At etiquette dinner, students learn skills that really matter

They might be just months away from a diploma, but most Harvard College seniors would fail finishing school.

And their grad school peers don’t know which way to pass the bread basket either.

But the Office of Career Services pointed them in the right direction Friday night, organizing a Professional Etiquette Dinner at the Sheraton Commander Hotel.

Deborah Thomas-Nininger lectured a group of 150 undergraduate and graduate students from a conference room stage as they struggled to keep their elbows off the table throughout a three-course meal.

Thomas-Nininger—whose business card names her profession as “Perception Management” and warns “Your Image Is Showing!”—said the bread basket is to be passed to the right, but not without first offering a roll to the diner to the left.

Thoroughly made up and coifed, Thomas-Nininger began the event with an enunciated disclaimer:

“A lot of what I say you may find unfair or downright petty.”

Having worked with an assortment of companies including Coca-Cola, Bank One, and Honda, as well as other universities, Thomas-Nininger said that she knows what employers are looking for.

“They keep on telling me that everyone is so brilliant that they don’t know who to hire,” she said. “So it comes down to a certain likeability factor and how polished they are.”

As the salad course arrived, Thomas-Nininger began a series of exhortations.

“Where the tie does not go is over the shoulder.”

“Here’s what people notice: if you eat more than two pieces of bread.”

“You don’t turn the spoon around and dive bomb into your mouth. And no crackers in your soup.”

“What about those cherry tomatoes? Do you cut them? No.”
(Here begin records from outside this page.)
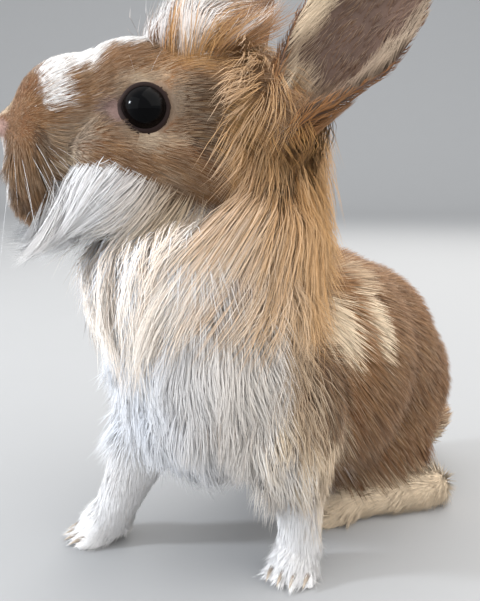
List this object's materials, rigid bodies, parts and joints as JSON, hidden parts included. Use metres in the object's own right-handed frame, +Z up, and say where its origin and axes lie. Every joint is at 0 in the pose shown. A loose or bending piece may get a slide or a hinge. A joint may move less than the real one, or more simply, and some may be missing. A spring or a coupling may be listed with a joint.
{
  "type": "lionhead rabbit",
  "caption": "Life-size still model of a lionhead rabbit sitting up on its forelegs with its head turned to its right.",
  "frame": {"origin": "on the floor, in the middle of the footprint box", "axes": "+Z up, -Y the way the body faces, +X the rabbit's left"},
  "size_m": [0.1232, 0.232, 0.2483],
  "materials": {
    "face_coat": "short brown fur",
    "body_coat": "chestnut fur",
    "mane": "long golden to cream fur",
    "white_coat": "white fur",
    "cream_coat": "cream fur",
    "ear_skin": "thin skin with short hair",
    "eye": "wet black-brown",
    "claw": "smooth horn"
  },
  "bodies": {
    "root": {"head": "face_coat", "neck": "mane", "torso": "body_coat", "tail": "cream_coat", "eye_left": "eye", "ear_left": "ear_skin", "foreleg_left": "white_coat", "forepaw_left": "white_coat", "hindleg_left": "body_coat", "hindfoot_left": "cream_coat", "claw_fore_left_1": "claw", "claw_fore_left_2": "claw", "claw_fore_left_3": "claw", "claw_fore_left_4": "claw", "claw_hind_left_1": "claw", "claw_hind_left_2": "claw", "claw_hind_left_3": "claw", "eye_right": "eye", "ear_right": "ear_skin", "foreleg_right": "white_coat", "forepaw_right": "white_coat", "hindleg_right": "body_coat", "hindfoot_right": "cream_coat", "claw_fore_right_1": "claw", "claw_fore_right_2": "claw", "claw_fore_right_3": "claw", "claw_fore_right_4": "claw", "claw_hind_right_1": "claw", "claw_hind_right_2": "claw", "claw_hind_right_3": "claw"}
  },
  "joints": []
}
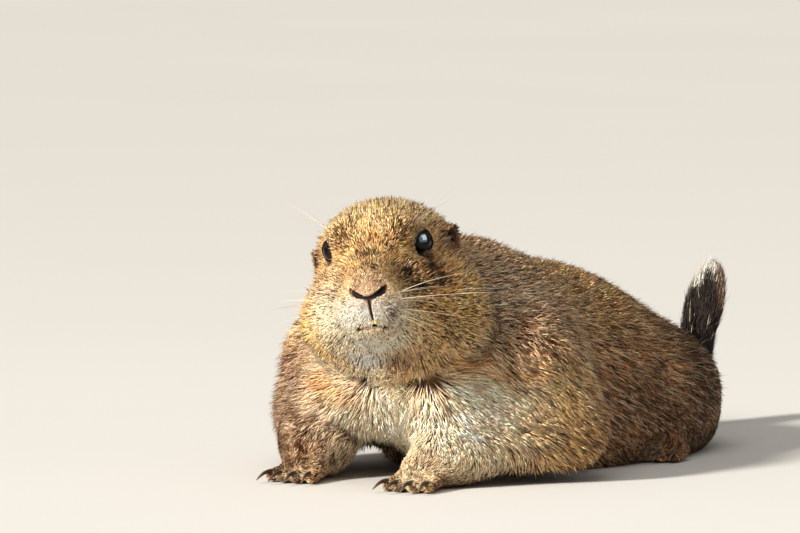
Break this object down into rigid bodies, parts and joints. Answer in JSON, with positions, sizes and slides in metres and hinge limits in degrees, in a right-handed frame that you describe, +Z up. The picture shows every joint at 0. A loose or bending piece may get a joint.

Thomas-Nininger came to Harvard for the first time last year as a result of a raffle at a National Association of Colleges and Employers conference. Raffle contestant Nancy Saunders, a business counselor at the Office of Career Services won the services of the perception management guru, and the event was so successful that the OCS decided to continue it this year.

The OCS runs the event as a response to student demand, according to Associate Director of Career Services Robin Mount.

“I actually think that it’s this part of the process that stresses students the most,” said Mount.

“Students ask: ‘How do I make small talk with some head of a division at the World Bank or the president or CEO of a company? How do I answer questions that are being asked of me and still eat?’”

Students paid $15 to attend the event, which was partially sponsored by Citigroup. The fee would not cover the price of the food alone, which Mount estimated at $40 per person. However, the OCS waived the fee for those who were unable to pay.

“Students should know that anything at our office that ever had a fee, we always have resources to take anyone who wants to come. The reason we charge is that it is a Friday night—so that people don’t stand us up.”

Which would be poor etiquette.

Arif Lakhani ’07 said he wasn’t sure whether the event taught skills that could make or break a job prospect. But he takes the perception management expert at her word. “She knows better than I do,” he said. “I do know that employers take little things very seriously and only have 30 minutes to evaluate you.”

Caitlan L. McLoon ’07 responded favorably to the event. “I’m not doing recruiting, but every job requires you to have these kinds of skills.”

Kathryn C. Gluckman ’07, a self-proclaimed “etiquette nerd,” said that the event was useful beyond consulting or i-banking jobs, because students’s social lives often revolve around eating together.

“If you eat with someone who is gross, you remember.”